Sidebar: Qualities of a Good Hire

A good hire will express certain characteristics and qualities. They might not check every box, but they have the majority of the following:

  • Has a good application
  • Offers good references
  • Thinks critically and logically
  • Communicates very effectively
  • Answers interview questions honestly and wisely
  • Has good character
  • Expresses concern for others
  • Shows compatibility with the team
  • Proves commitment to the mission
  • Interacts well with others
  • Treats everyone with respect
  • Is eager to learn
  • Understands the trade
  • Is in tune with the industry
  • Is knowledgeable of the company.


Sidebar: Interview Questions

Interviewers should ask appropriate questions that remain within the boundaries, but also help produce answers beneficial for making a hiring decision.

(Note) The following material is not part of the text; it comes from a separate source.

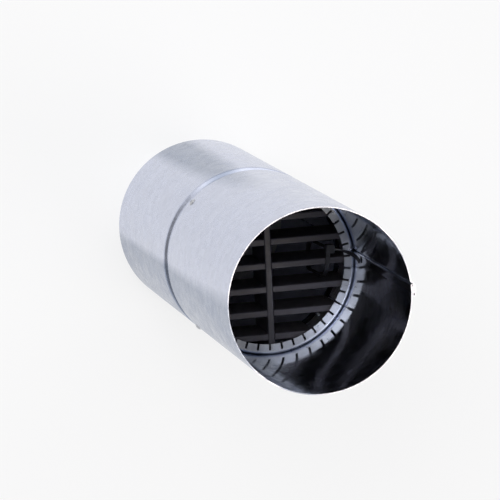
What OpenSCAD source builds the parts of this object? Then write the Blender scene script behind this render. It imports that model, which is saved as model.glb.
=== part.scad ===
// Round intumescent fire damper: a lock-seamed galvanised duct sleeve with a rolled swage,
// and inside it an egg-crate core of plastic-cased intumescent slats behind a notched ring.
// The sleeve stands on its lower rim at z = 0; its axis is Z and the slats run along X.

/* [Sleeve] */
// Outside diameter of the sleeve
outer_d = 150; // [140:1:200]
// Thickness of the galvanised sheet
sheet_t = 0.8; // [0.6:0.05:1]
// Length of the sleeve, rim to rim
sleeve_l = 406; // [320:1:600]

/* [Swage] */
// Height of the middle of the swage above the lower rim
swage_z = 187.5; // [120:0.5:200]
// Width of the swage between its shoulders
swage_w = 18; // [16:0.5:24]
// Depth that the swage is pressed in
swage_depth = 3.5; // [3:0.1:4.5]
// Slope of the flanks of the swage, in degrees
swage_slope = 45; // [35:1:50]
// Radius of the shoulders, at the middle of the sheet
shoulder_r = 2.5; // [1.5:0.1:3]
// Radius of the two corners at the bottom, at the middle of the sheet
root_r = 4; // [3.6:0.1:5]

/* [Lock seam] */
// Direction of the folded edge of the seam, in degrees from X
seam_a = 5.3; // [-20:0.1:20]
// Width of the lock seam round the sleeve
seam_w = 10; // [8:0.5:14]
// Gap left between two layers of the folded sheet
seam_gap = 0.15; // [0.1:0.01:0.25]
// Empty end of the outer fold, past the edge of the sheet that it holds
seam_void = 1; // [0.6:0.1:2]
// Slope of the step that lifts the sheet over the seam, in degrees
step_slope = 50; // [40:1:60]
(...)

Some good questions include:

  • What’s the history of our organization?
  • What’s our mission statement?
  • What are your biggest strengths and weaknesses?
  • What are your biggest wins and failures professionally?
  • What is a challenge you faced, and how did you respond?
  • What is one time you failed, and how did you respond?
  • What quality do you like most about yourself?
  • What quality do you like least about yourself?
  • Where do you see yourself in 5 years?

While these are options, it’s important to craft your own. Ask questions that prompt answers to the questions, concerns, and inquiries you have with the role you intend to fill, and those who are applying to fill it.